When I heard the learn’d astronomer,
When the proofs, the figures, were ranged in columns before me,
When I was shown the charts and diagrams, to add, divide, and measure them,
When I sitting heard the astronomer where he lectured with much applause in the lecture-room,
How soon unaccountable I became tired and sick,
Till rising and gliding out I wander’d off by myself,
In the mystical moist night-air, and from time to time,
Look’d up in perfect silence at the stars.

In the same way, when we interact with nature, we should do so not to grasp selfishly at the benefits this may bring to the “performance” of our brain, but to open ourselves to the infinite possibilities that arise from spiritual contemplation. What truly rational person would grasp at a twenty-per-cent improvement in short term memory when the sky is the limit, or, even better, when there is the promise of what is limitless? How is it conceivable that we could have such a miserable level of ambition?

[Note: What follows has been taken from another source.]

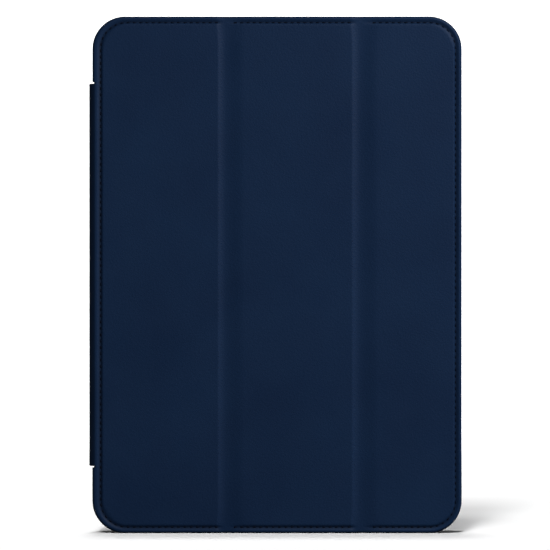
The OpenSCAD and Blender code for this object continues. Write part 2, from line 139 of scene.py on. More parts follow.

In the same way, the tourists with their cameras, grasping to record an experience, to make it their own, and in effect to steal what is not theirs, become blind to its presence at that moment.

And I too, grasping to register my complaint about those very tourists, failed to see what was staring me in the face, if only I had looked up. Whenever we grasp, our hearts become harder and we fail to see. In these excessively grasping and materialistic times, the nadir, according to the Hundus, of the kali yuga, the age of iron, we need more than ever the Grace of God to help us let go of our need to grasp, own and control. If we can do so, the rose-coloured starling of our own soul, that rare and precious visitor from another world, can be free to take flight and return to its imperishable homeland.